Economists.co.za’s chief economist Mike Schüssler is critical about how much there is for taxpayers to get excited about.
He points out that the tariff for the transport of petrol from the coast to Gauteng has increased by 301% over the past nine years, while inflation during the same period has increased by just 59%.
This is just one of the examples of how Transnet has made its own financial affairs look good while it strangles the economy with higher tariffs, said Schüssler.
He said that Transnet’s pipelines had increased income by more than 9% in the financial year ending in March, while its rail freight division, which is considerably larger than its other divisions, saw a decline in its income and volume.
In the 2017/18 financial year, the petrol pipeline tariff was 41.5c/litre. This increased by nearly 25% to 51.7c/litre and then to 57.5c/litre, to the present level, an increase of more than 12%, said Schüssler.
This all happened while Transnet’s principal activity, rail freight, continued to decline.
Coal volumes have declined from 77 million tons to 72 million tons, and general freight from 90.8 million tons to 84.7 million tons.
Iron ore volumes remained relatively stable.
With the world economy slowing, and the tide of public opinion turning against coal worldwide, these volumes could decline even further. This does not bode well for Transnet.
The carrying capacity of Transnet’s network is underutilised, with the Richard’s Bay line capable of carrying 90 million tons.
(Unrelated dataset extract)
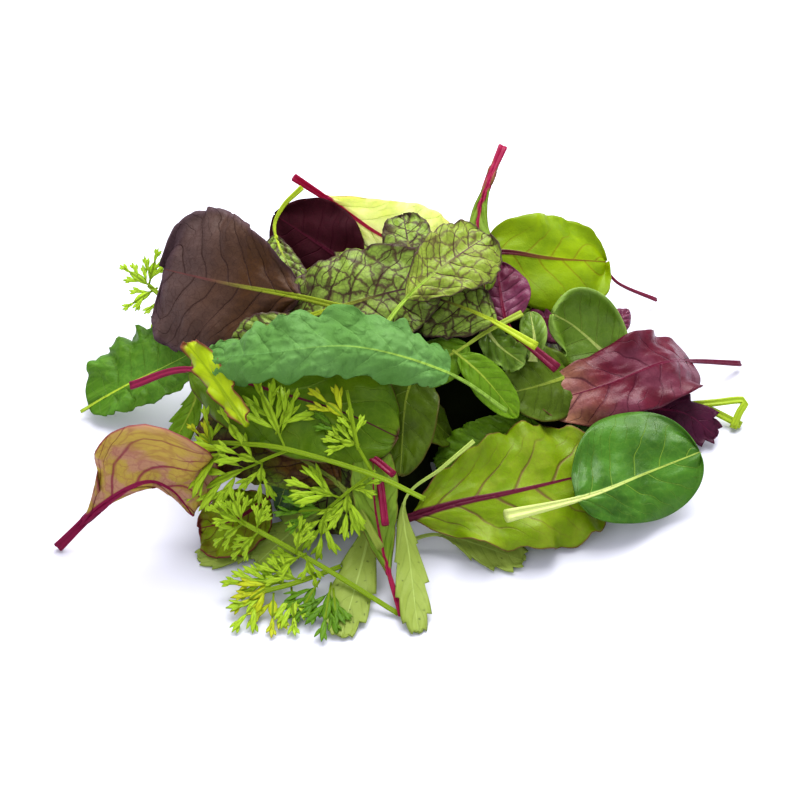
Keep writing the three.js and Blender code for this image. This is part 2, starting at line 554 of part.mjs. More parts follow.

To allow private operators on to the network for a price could be a good idea and, over the long term, it would be advisable to separate the rail network from the rail operator, said Schüssler.
These are also suggestions that Finance Minister Tito Mboweni advocates in his economic growth plan.
However, Transnet’s acting CEO, Mohammed Mahomedy, said during the release of the results that it would be very complex to allow private operators on to the network.
Joubert said that the high point of Transnet’s results presentation was that it wouldn’t require bailouts or state guarantees to ensure its survival.
“At least Transnet is making a profit, but it’s important that it facilitates economic growth through its tariffs, rather than feeding itself as a monopoly,” he said.
Joubert also warned against the decline in rail freight volumes, and said that large volumes of commodities should be transported by rail, rather than by road.
Another warning sign lurks in Transnet’s expenses. Joubert said Transnet’s workforce declined by 600 people over the financial year, but personnel costs had increased by more than R1 billion, which was concerning.
According to Schüssler, the average annual income of a Transnet employee is R450 000, which is relatively high.
In addition, Transnet had to record a devaluation of R1.4 billion on its books as a result of assets that had been derailed.